The architect gave his approval and we were able to go ahead with the work without further delay. In a little while Henry became so expert with his drawing pen that the architects began to welcome his help, and often consulted with him proactively. These early works in use of the drawing pen by Dipple and myself became the foundation for the method we would later implement as our standard, after my son, W.J. Austin, completed his education and joined the organization. That method being the architect and builder working in the same house, under a single contract, with builder-minded architects and engineers as the masters of the drawing pen.

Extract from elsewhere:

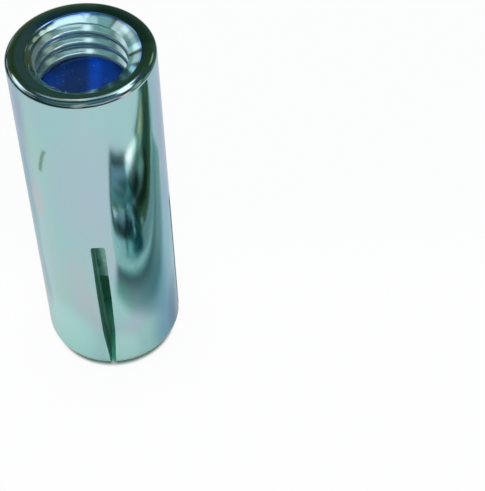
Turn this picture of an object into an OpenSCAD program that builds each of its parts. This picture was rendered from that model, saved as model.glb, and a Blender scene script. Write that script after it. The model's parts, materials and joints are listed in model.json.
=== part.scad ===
// Drop-in anchor: a slotted steel sleeve with an internal thread, the tapered plug that spreads it,
// and the plastic insert that closes the thread. It stands on its slotted end, with the mouth up.
// Lengths are millimetres, Z runs along the axis and z = 0 is the slotted end face.

/* [Sleeve] */
// Overall length of the sleeve
sleeve_len = 63.5; // [58:0.5:80]
// Outside diameter of the sleeve
sleeve_d = 22.225; // [20.5:0.005:26]
// Radius of the rounding on the outer rim of the mouth
rim_r = 0.7; // [0.3:0.1:1.2]
// Diameter of the countersink where it meets the mouth face
mouth_d = 17.1; // [16:0.1:18.8]
// Depth of the countersink below the mouth face
mouth_depth = 1.4; // [0.8:0.1:2.5]

/* [Thread] */
// Diameter of the threaded bore at the thread crests (5/8-11 UNC)
thread_crest_d = 13.6; // [13.3:0.05:14.2]
// Depth of the threaded bore below the mouth face
thread_depth = 24; // [20:0.5:26]

/* [Spreading end] */
// Diameter of the plain chamber below the thread, which holds the head of the plug
chamber_d = 13.2; // [12:0.1:13.2]
// Length of the chamber, from the end of the thread down to where it starts to taper in
chamber_len = 8.5; // [7.5:0.5:13]
// Height above the end face where the taper meets the end hole
taper_foot = 8; // [5:0.5:12]
// Diameter of the hole through the end face
end_hole_d = 8.8; // [7:0.1:9.4]
// Size of the chamfer on the end hole
end_hole_chamfer = 0.6; // [0.2:0.1:1]

/* [Nose] */
// Height of the bulged bevel round the end face
nose_h = 3.2; // [1.5:0.1:4.5]
// Width of the bevel, measured inwards from the outside of the sleeve
nose_w = 2.8; // [1.5:0.1:4]
// How far the bevel bulges outside a straight chamfer
nose_bulge = 0.6; // [0.2:0.05:0.8]

/* [Slots] */
// Number of slots, which is also the number of leaves
slot_count = 4; // [2:1:6]
// Length of the slots, measured from the end face
slot_len = 32.3; // [24:0.1:36]
// Width of a slot at its inner end
slot_w = 2.2; // [1.2:0.1:3]
// Height above the end face where a slot starts to narrow
slot_pinch_z = 20; // [15:0.5:22]
// Width of a slot where it starts to narrow faster
slot_mid_w = 1.95; // [1:0.05:3]
// Height above the end face where a slot starts to narrow faster
slot_mid_z = 11; // [8:0.5:13]
// Width of a slot at the nose, where the leaves are pressed together
slot_end_w = 1; // [0.6:0.05:2.4]
// Height above the end face from which the pressed width runs down to it
slot_end_z = 4; // [2:0.5:6]
// Radius of the two corners at the inner end of a slot
slot_corner_r = 0.45; // [0.2:0.05:0.55]

/* [Plug] */
// Diameter of the plug's lower end
plug_tip_d = 10.6; // [9.6:0.1:12]
// Length of the straight head above the plug's cone
plug_head_len = 8; // [4:0.5:8.5]
// Chamfer on both ends of the plug
plug_chamfer = 0.5; // [0.2:0.1:1]
// Gap between the plug's cone and the taper of the sleeve
plug_cone_gap = 0.05; // [0.03:0.01:0.08]
// Gap between the plug's head and the chamber
plug_head_gap = 0.15; // [0.05:0.05:0.3]

/* [Insert] */
// Depth of the insert's top below the mouth face
insert_depth = 7.5; // [4:0.5:9]
// Length of the insert along the axis
insert_len = 8; // [5:0.5:10]
// Thickness of the insert's closed top
insert_top = 2; // [1:0.1:3]
// Thickness of the insert's skirt
insert_wall = 1.5; // [0.8:0.1:2.5]
// How far the insert's skirt reaches out past the thread crests
insert_bite = 0.3; // [0.2:0.05:0.8]
// Gap all round between the insert and its seat in the thread
insert_gap = 0.05; // [0.02:0.01:0.1]

/* [Hidden] */
$fn = 96;

arc_steps = 8;
cut_past = 1;

sleeve_r = sleeve_d / 2;
mouth_r = mouth_d / 2;
crest_r = thread_crest_d / 2;
chamber_r = chamber_d / 2;
end_hole_r = end_hole_d / 2;
thread_end_z = sleeve_len - thread_depth;
// The chamber opens to the thread over a 45 degree step
chamber_top_z = thread_end_z - (crest_r - chamber_r);
taper_top_z = thread_end_z - chamber_len;
// Rise of a quarter circle of radius 1 above its chord
quarter_rise = 1 - cos(45);

// Radius gained by the inner taper for each millimetre of height
taper_slope = (chamber_r - end_hole_r) / (taper_top_z - taper_foot);

// The plug has the sleeve's own taper and sits in it with an even gap
plug_tip_r = plug_tip_d / 2;
plug_head_r = chamber_r - plug_head_gap;
plug_tip_z = taper_foot + (plug_tip_r + plug_cone_gap - end_hole_r) / taper_slope;
plug_shoulder_z = plug_tip_z + (plug_head_r - plug_tip_r) / taper_slope;
plug_top_z = plug_shoulder_z + plug_head_len;

// The insert lies in a shallow seat, where its skirt fills the thread
insert_top_z = sleeve_len - insert_depth;
insert_foot_z = insert_top_z - insert_len;
seat_r = crest_r + insert_bite;
insert_r = seat_r - insert_gap;

// Points along the arc from a to b that stands rise outside the straight line on its right
function arc_points(a, b, rise, steps = arc_steps) =
    let (
        run = b - a,
        chord = norm(run),
        radius = chord * chord / (8 * rise) + rise / 2,
        outward = [run.y, -run.x] / chord,
        centre = (a + b) / 2 - outward * (radius - rise),
        half_angle = asin(chord / (2 * radius)),
        middle = atan2(outward.y, outward.x)
    )
    [for (i = [0:steps])
        let (angle = middle + half_angle * (2 * i / steps - 1))
        centre + radius * [cos(angle), sin(angle)]];

// Half section of the sleeve before it is slotted: outside first, then down the bore
function sleeve_outline() = concat(
    [[end_hole_r + end_hole_chamfer, 0]],
    arc_points([sleeve_r - nose_w, 0], [sleeve_r, nose_h], nose_bulge),
    arc_points([sleeve_r, sleeve_len - rim_r], [sleeve_r - rim_r, sleeve_len], rim_r * quarter_rise),
    [
        [mouth_r, sleeve_len],
        [crest_r, sleeve_len - mouth_depth],
        [crest_r, insert_top_z + insert_gap],
        [seat_r, insert_top_z + insert_gap],
        [seat_r, insert_foot_z - insert_gap],
        [crest_r, insert_foot_z - insert_gap],
        [crest_r, thread_end_z],
        [chamber_r, chamber_top_z],
        [chamber_r, taper_top_z],
        [end_hole_r, taper_foot],
        [end_hole_r, end_hole_chamfer]
    ]
);

// Face of one slot, with its centre line on Y: it narrows to the nose and has two small corners
module slot_face() {
    corner_x = slot_w / 2 - slot_corner_r;
    corner_y = slot_len - slot_corner_r;
    polygon([
        [-slot_end_w / 2, -cut_past],
        [slot_end_w / 2, -cut_past],
        [slot_end_w / 2, slot_end_z],
        [slot_mid_w / 2, slot_mid_z],
        [slot_w / 2, slot_pinch_z],
        [slot_w / 2, corner_y],
        [-slot_w / 2, corner_y],
        [-slot_w / 2, slot_pinch_z],
        [-slot_mid_w / 2, slot_mid_z],
        [-slot_end_w / 2, slot_end_z]
    ]);
    translate([-corner_x, corner_y - slot_corner_r])
        square([2 * corner_x, 2 * slot_corner_r]);
    for (side = [-1, 1])
        translate([side * corner_x, corner_y])
            circle(r = slot_corner_r, $fn = 24);
}

// One slot from the axis out through the wall, along +X
module slot_cut() {
    rotate([90, 0, 90])
        linear_extrude(height = sleeve_r + cut_past)
            slot_face();
}

// The sleeve is one cold-formed piece: bore, taper, end hole and slots are cut into it
module sleeve() {
    color([0.66, 0.75, 0.77])
        difference() {
            rotate_extrude()
                polygon(sleeve_outline());
            for (i = [0:slot_count - 1])
                rotate([0, 0, i * 360 / slot_count - 90])
                    slot_cut();
        }
}

// The steel plug waits in the taper, and is driven down to spread the leaves
module expander_plug() {
    color([0.55, 0.57, 0.58])
        rotate_extrude()
            polygon([
                [0, plug_tip_z],
                [plug_tip_r - plug_chamfer, plug_tip_z],
                [plug_tip_r + plug_chamfer * taper_slope, plug_tip_z + plug_chamfer],
                [plug_head_r, plug_shoulder_z],
                [plug_head_r, plug_top_z - plug_chamfer],
                [plug_head_r - plug_chamfer, plug_top_z],
                [0, plug_top_z]
            ]);
}

// The moulded insert is a shallow cup with its closed top up, gripped by the thread
module thread_insert() {
    color([0.03, 0.22, 0.55])
        rotate_extrude()
            polygon([
                [0, insert_top_z],
                [insert_r, insert_top_z],
                [insert_r, insert_foot_z],
                [insert_r - insert_wall, insert_foot_z],
                [insert_r - insert_wall, insert_top_z - insert_top],
                [0, insert_top_z - insert_top]
            ]);
}

sleeve();
expander_plug();
thread_insert();
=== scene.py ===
"""A drop-in anchor, standing on its slotted end with the threaded mouth up.

The sleeve is lathed, then slotted and threaded with shaped cutters. The spreading plug keeps its
solid and gets its finish, and the plastic insert is turned to its moulded form. All sizes come from
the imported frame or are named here, in metres unless a name says otherwise.
"""

import functools
import json
import logging
import math
from dataclasses import dataclass
from enum import Enum
from typing import Any, Callable, Iterable, Optional, Sequence, Union

import bmesh
import bpy
from mathutils import Matrix, Vector

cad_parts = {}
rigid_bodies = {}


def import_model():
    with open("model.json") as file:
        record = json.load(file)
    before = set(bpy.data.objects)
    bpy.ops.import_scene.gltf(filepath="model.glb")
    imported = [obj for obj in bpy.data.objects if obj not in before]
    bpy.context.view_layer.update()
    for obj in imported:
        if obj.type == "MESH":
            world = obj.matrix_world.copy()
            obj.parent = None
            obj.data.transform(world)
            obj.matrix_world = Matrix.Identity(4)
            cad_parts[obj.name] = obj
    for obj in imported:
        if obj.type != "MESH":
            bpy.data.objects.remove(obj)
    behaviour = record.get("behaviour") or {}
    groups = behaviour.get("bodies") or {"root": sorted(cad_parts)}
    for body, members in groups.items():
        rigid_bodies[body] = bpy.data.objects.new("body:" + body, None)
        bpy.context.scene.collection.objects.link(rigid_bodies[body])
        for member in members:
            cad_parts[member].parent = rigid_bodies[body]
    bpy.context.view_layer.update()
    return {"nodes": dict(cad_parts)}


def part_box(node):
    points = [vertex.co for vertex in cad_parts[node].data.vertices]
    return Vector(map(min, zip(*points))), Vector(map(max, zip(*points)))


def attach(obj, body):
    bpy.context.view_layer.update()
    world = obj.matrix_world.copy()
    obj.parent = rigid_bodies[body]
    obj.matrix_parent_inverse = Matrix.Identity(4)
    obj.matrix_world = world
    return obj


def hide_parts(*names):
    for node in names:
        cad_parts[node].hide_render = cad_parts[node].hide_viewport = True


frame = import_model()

MM = 0.001
IMAGE_SIZE = (485, 491)
log = logging.getLogger("drop_in_anchor")


class Slot(Enum):
    """The record's material slots, which name the finishes too."""

    ZINC = "zinc_plate"
    PLUG = "plug_steel"
    PLASTIC = "blue_plastic"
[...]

In considering my philosophy of finding the latent talent in men about me, see how the usefulness of Dipple was more than doubled by giving him something to do that he had never thought of attempting on his own initiatives? The same principle does and always will run through our entire organization. Any man can apply this to himself by asking the simple question: ‘Have I any powers that I am not using?’ I am confident that there are many men who have not really found themselves because they have not really turned the searchlight on within. They get into a routine and stay there until somebody shakes them out, or something illuminates their minds and they wake up. It is a part of good management for an employer to go prospecting in the minds of his men. By such discoveries he helps both the man and himself and their profits are mutual.”